Going deep

Chris Boyd learned his first lessons about business leadership in
college. That’s not remarkable in and of itself. But the fact that he
learned those lessons from his football coach might be. Boyd, the
CEO of Sharp Chula Vista Medical Center, played for John
Gagliardi at Saint John’s University in central Minnesota. Gagliardi
has been coaching and winning in small-college football since the
1940s. Gagliardi takes a different approach to coaching, principles
Boyd now uses in running his 1,600-employee medical center,
which generates $250 million in net revenue annually. “One of the
things I learned (from Gagliardi) is that you hire good people, and
if you’re very selective in the hiring or appointment process, you
get out of their way and let them work,” Boyd says.

“He doesn’t wear headphones, and he lets the quarterback
call the play over 80 percent of the time. In today’s environment, with all the signals and signs that coaches call in, he still
lets his quarterback on the field call the play.

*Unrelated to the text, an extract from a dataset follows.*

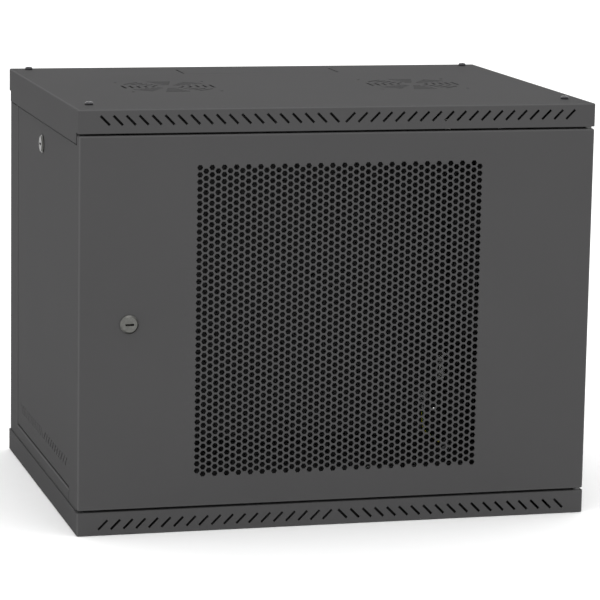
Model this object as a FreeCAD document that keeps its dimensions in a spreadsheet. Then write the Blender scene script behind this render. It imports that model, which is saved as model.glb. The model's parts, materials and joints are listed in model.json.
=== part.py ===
import FreeCAD, Part
import math
import os

import Sketcher

# A wall-mounted 19 inch network cabinet, nine rack units high, with a perforated door.
# Frame: X to the right seen from the door, Y from the door to the wall, Z up.
# The origin is the centre of the underside of the base, and all sizes are in millimetres.

V = FreeCAD.Vector
Rotation = FreeCAD.Rotation
Placement = FreeCAD.Placement
UP = V(0, 0, 1)

doc = FreeCAD.newDocument("WallCabinet")
dims = doc.addObject("Spreadsheet::Sheet", "Dims")

CELLS = (
    # Overall box
    ("outer_width", 600, "width over the side flanges"),
    ("outer_depth", 450, "door face to rear flange"),
    ("outer_height", 480, "base underside to roof"),
    # Sheet steel
    ("skin", 1.2, "sheet of roof, base, door and rear panel"),
    ("gauge", 1.5, "sheet of the frame"),
    ("panel_skin", 1.0, "sheet of the side panels"),
    ("bend", 1.8, "outer bend radius"),
    ("door_bend", 2.2, "outer bend radius of the door"),
    # Roof and base trays
    ("roof_flange", 39.1, "side flange of the roof"),
    ("base_flange", 27.4, "side flange of the base"),
    ("end_flange", 26.6, "front and rear flange of both trays"),
    ("front_cutback", 14, "side flange starts this far behind the front"),
    ("rear_cutback", 10, "side flange ends this far before the rear"),
    ("front_lip", 14, "depth of the lip that carries the hinges"),
    ("screw_x", 279.2, "corner screws from the middle, across"),
    ("screw_front", 178, "front corner screws in front of the middle"),
    ("screw_rear", 206, "rear corner screws behind the middle"),
    ("screw_hole", 3.2, "radius of the M6 clearance holes"),
    # Ventilation slots
    ("slot_long", 15, "length of a diagonal slot"),
    ("slot_wide", 2.8, "width of a diagonal slot"),
    ("slot_first", 9.1, "first slot from the middle"),
    ("slot_pitch", 14.5, "slot to slot"),
    ("slot_count", 19, "slots in each half of a tray flange"),
    ("slot_drop", 12.2, "slots below the edge of a tray"),
    ("side_slot_count", 11, "slots in each half of a side panel"),
    ("side_slot_pitch", 13.6, "slot to slot in a side panel"),
    ("side_slot_y", 1, "middle of the side panel's slots in front of the middle"),
    ("side_slot_height", 68.5, "slots above the base"),
    # Fan positions
    ("fan_x", 150, "fan centres from the middle"),
    ("fan_square", 52.5, "half the fixing square of a 120 mm fan"),
    ("fan_hole", 2.2, "radius of a fan fixing hole"),
    ("ring_first", 17.6, "middle of the fan to the smallest ring slot"),
    ("ring_pitch", 8.85, "ring to ring"),
    ("ring_slot", 3.4, "width of a ring slot"),
    ("ring_half", 0.27, "half the length of a slot over its distance from the middle"),
    # Cable entries, closed by a knock-out
    ("entry_width", 196, "knock-out, across"),
    ("entry_length", 54, "knock-out, front to rear"),
    ("entry_slit", 2.4, "slits at the ends of the knock-out"),
    ("entry_long_slit", 0.5, "slits along its long sides"),
    ("entry_bridge", 4, "half of a bridge that holds the knock-out"),
    ("roof_entry_y", 168, "middle of the roof's knock-out"),
    ("base_entry_y", 155, "middle of the base's knock-out"),
    # Frame
    ("frame_x", 298.5, "outer face of the frame"),
    ("shadow_gap", 1.9, "gap under the side flange of the roof"),
    ("frame_inner", 262, "inner edge of the uprights"),
    ("frame_front", 210, "front face of the front uprights"),
    ("frame_rear", 222.9, "rear face of the rear uprights"),
    ("window_front", 169, "front edge of the side window"),
    ("window_rear", 175.5, "rear edge of the side window"),
    ("window_low", 41.5, "lower edge of the side window"),
    ("window_high", 442.2, "upper edge of the side window"),
    ("upright_lip", 17, "lip that carries the depth rails"),
    ("lip_hole_inset", 9.5, "screw holes from the fold of that lip"),
    ("rear_flange_x", 245, "inner edge of the rear flange"),
    ("rail_seat", 20, "width of the folds of sill and header"),
    ("sill_top", 23, "width of the sill's top fold"),
    ("rail_lip", 14, "inner lip of sill and header"),
    ("tab_slot_outer", 1.6, "slot in the sill, outwards from a panel tab"),
    ("tab_slot_inner", 4.6, "slot in the sill, inwards from a panel tab"),
    # Wall fixing
    ("wall_x", 271, "wall bolts from the middle"),
    ("wall_z", 154, "wall bolts above and below mid height"),
    ("wall_plate_wide", 16, "width of a wall plate"),
    ("wall_plate_tall", 33, "height of a wall plate"),
    ("wall_plate_thick", 2.5, "thickness of a wall plate"),
    ("wall_hole", 5, "radius of the wall bolt holes in the rear flanges"),
    ("drain_x", 258, "small hole near the foot of a rear upright, across"),
    ("drain_z", 31, "the same hole above the base"),
    ("drain_hole", 1.4, "radius of that hole"),
    # Rear panel
    ("rear_panel_x", 256, "half width of the rear panel"),
    ("rear_screw_x", 250.5, "rear panel screws from the middle"),
    ("rear_screw_z", 175, "outer rear panel screws from mid height"),
    ("rear_screw_hole", 2.1, "radius of the rear panel's screw holes"),
    # Depth rails and 19 inch rails
    ("depth_rail_z", 130, "depth rails above and below mid height"),
    ("depth_rail_tall", 40, "height of a depth rail"),
    ("depth_rail_fold", 10, "folds of a depth rail"),
    ("depth_rail_slot", 3.3, "half width of the adjusting slots"),
    ("depth_slot_half", 30, "half distance of such a slot's end centres"),
    ("depth_slot_front", 120, "front slots in front of the middle"),
    ("depth_slot_rear", 105, "rear slots behind the middle"),
    ("rack_opening", 451, "clear width between the 19 inch rails"),
    ("rack_holes", 465.12, "19 inch hole centres across"),
    ("rack_unit", 44.45, "one rack unit"),
    ("rack_units", 9, "rack units"),
    ("rack_hole", 9.5, "side of a square hole"),
    ("rack_gauge", 2, "sheet of the 19 inch rails"),
    ("rack_bend", 3, "outer bend radius of the 19 inch rails"),
    ("rack_front", 150, "front face of the 19 inch rails"),
    ("rack_deep", 34, "depth of a 19 inch rail"),
    ("rack_long", 424, "length of a 19 inch rail"),
    ("rail_screw_y", 130, "screw through a 19 inch rail"),
    # Door
    ("door_low", 29.1, "lower edge of the door"),
    ("door_high", 450.9, "upper edge of the door"),
    ("door_left", 299.3, "left edge of the door from the middle"),
    ("door_right", 299.8, "hinge side edge of the door from the middle"),
    ("door_deep", 12, "depth of the door"),
    ("hole_across", 6, "door perforation across flats"),
    ("hole_pitch", 8, "perforation pitch"),
    ("hole_columns", 48, "columns of the perforation"),
    ("hole_rows", 44, "holes in a column"),
    ("field_half", 170, "half width of the punched field's margin"),
    ("field_low", 60, "lower edge of that margin"),
    ("field_high", 420, "upper edge of that margin"),
    ("stiffener_x", 195, "door stiffeners from the middle"),
    ("stiffener_wide", 20, "width of a stiffener"),
    ("stiffener_deep", 9, "depth of a stiffener"),
    ("stiffener_foot", 10, "width of a stiffener's foot"),
    ("stiffener_long", 400, "length of a stiffener"),
    # Hinge
    ("hinge_x", 293.8, "hinge axis from the middle"),
    ("hinge_y", 219, "hinge axis in front of the middle"),
    ("pin_radius", 2.45, "hinge pin"),
    ("pin_hole", 2.5, "hole for a hinge pin"),
    ("washer_radius", 4, "hinge washer"),
    ("hinge_play", 0.1, "play between a hinge washer and the door"),
    ("lower_pin_low", 22, "lower end of the lower pin"),
    ("lower_pin_high", 50, "upper end of the lower pin"),
    ("lower_ear_1", 34, "first ear of the lower guide"),
    ("lower_ear_2", 44, "second ear of the lower guide"),
    ("upper_pin_low", 398, "lower end of the upper pin"),
    ("upper_pin_high", 457, "upper end of the upper pin"),
    ("upper_ear_1", 405, "first ear of the upper guide"),
    ("upper_ear_2", 436, "second ear of the upper guide"),
    ("collar_low", 422, "collar on the upper pin"),
    ("collar_radius", 3.2, "radius of that collar"),
    ("collar_thick", 1, "thickness of that collar"),
    ("finger_z", 401, "finger of the upper pin"),
    ("finger_radius", 1.5, "radius of that finger"),
    ("finger_long", 22, "length of that finger"),
    ("guide_deep", 9.4, "depth of a guide"),
    ("guide_wide", 9.6, "length of a guide's ears"),
    ("spring_wire", 0.35, "radius of the spring's wire"),
    ("spring_turns", 6, "turns of the spring"),
    ("spring_gap", 0.2, "gap round the pin, and at both ends of the spring"),
    # Locks
    ("lock_x", 241.7, "door lock from the middle"),
    ("side_lock_y", 7, "side lock behind the middle"),
    ("side_lock_z", 413.8, "side lock above the base"),
    ("lock_head", 10.5, "radius of a lock's head"),
    ("lock_face", 8.5, "radius of the flat face of the head"),
    ("lock_barrel", 8, "radius of the threaded barrel"),
    ("lock_plug", 5.55, "radius of the plug"),
    ("lock_plug_head", 6.75, "radius of the plug's head"),
    ("lock_gap", 0.05, "running clearance of the plug"),
    ("lock_play", 0.1, "end play of the plug, and play of the barrel in its hole"),
    ("lock_proud", 3, "height of the head"),
    ("lock_deep", 20, "length of the barrel behind the sheet"),
    ("key_long", 9.8, "length of the key slot"),
    ("key_wide", 2.5, "width of the key slot"),
    ("cam_reach", 38, "cam tip from the axis"),
    ("cam_tail", 8, "cam tail from the axis"),
    ("cam_wide", 16, "width of a cam"),
    ("cam_thick", 2.5, "thickness of a cam"),
    ("tail_half", 3.5, "half side of the plug's square tail"),
    ("key_deep", 10, "depth of the key slot"),
    ("cam_corner", 5, "corner radius of a cam"),
    ("cam_screw_head", 4.5, "radius of a cam screw's head"),
    ("cam_screw_tall", 2.2, "height of a cam screw's head"),
    ("cam_screw_shank", 1.9, "radius of a cam screw's shank"),
    ("cam_screw_long", 9, "length of a cam screw's shank"),
    ("lock_nut_half", 11, "half across flats of a lock nut"),
    ("lock_nut_thick", 4, "thickness of a lock nut"),
    # Side panels
    ("panel_recess", 1, "panel behind the frame's face"),
    ("panel_gap", 1.5, "gap under a panel and at its sides"),
    ("panel_top_gap", 3.7, "gap over a panel"),
    ("panel_deep", 12, "depth of a panel"),
    ("panel_tab_y", 100, "panel tabs from the panel's middle"),
    ("panel_tab_half", 15, "half width of a panel tab"),
    ("panel_tab_drop", 7.5, "panel tab below the panel"),
    # Fasteners
    ("pan_head", 4.6, "radius of an M6 pan head"),
    ("pan_height", 3.6, "height of an M6 pan head"),
    ("shank", 2.95, "radius of an M6 shank"),
    ("nut_half", 5, "half across flats of an M6 nut"),
    ("nut_thick", 5, "thickness of an M6 nut"),
    ("thread_gap", 0.03, "gap between a shank and its nut"),
    ("roof_screw_long", 14, "length of a roof screw"),
    ("screw_spare", 6, "a rail screw beyond the sheets it joins"),
    ("small_head", 4, "radius of an M4 pan head"),
    ("small_height", 1.9, "height of an M4 pan head"),
    ("small_shank", 1.95, "radius of an M4 shank"),
    ("small_long", 6, "length of an M4 screw"),
    ("plate_corner", 2, "corner radius of a wall plate"),
    # Earthing
    ("earth_x", 241, "earth studs from the middle"),
    ("earth_y", 110, "base stud behind the middle"),
    ("earth_z", 52, "rear stud above the base"),
    ("lead_radius", 2, "earthing lead"),
    ("lead_ease", 0.8, "bend of the lead, as a share of the room it has"),
    ("stud_long", 16, "length of an earth stud"),
    ("spacer_thick", 2, "washer under a lug"),
    ("spacer_radius", 5.5, "radius of that washer"),
    ("lug_radius", 6, "ring of a lug"),
    ("lug_thick", 1, "sheet of a lug"),
    ("lug_neck", 6, "width of a lug's neck"),
    ("lug_reach", 14, "length of a lug's neck from the stud"),
    ("crimp_from", 12, "crimped barrel from the stud"),
    ("crimp_long", 8, "length of the crimped barrel"),
    ("crimp_radius", 2.6, "radius of the crimped barrel"),
    ("crimp_bore", 1.6, "radius of the barrel's bore"),
    ("stud_hole", 3, "radius of a lug's and a washer's hole"),
    ("just_clear", 0.02, "gap between pieces that touch"),
)
for row, (alias, value, note) in enumerate(CELLS, start=1):
    dims.set("A%d" % row, note)
    dims.set("B%d" % row, str(value))
    dims.setAlias("B%d" % row, alias)
doc.recompute()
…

“From a business sense, the thing I learned from that is you
put the right person in the right place and let him do the job.
Your quarterback is trained to think under pressure and assess
what is happening on the field, he should be the one calling the
plays, and the same thing is true in the world of business. If I
hired the right people, I shouldn’t be in their way. I should let
them do their jobs.”

Boyd makes that happen by pushing leadership downward in
the organization whenever possible, enabling the people
beneath him to take their own leadership role within the
organization.

But that process must start at the top.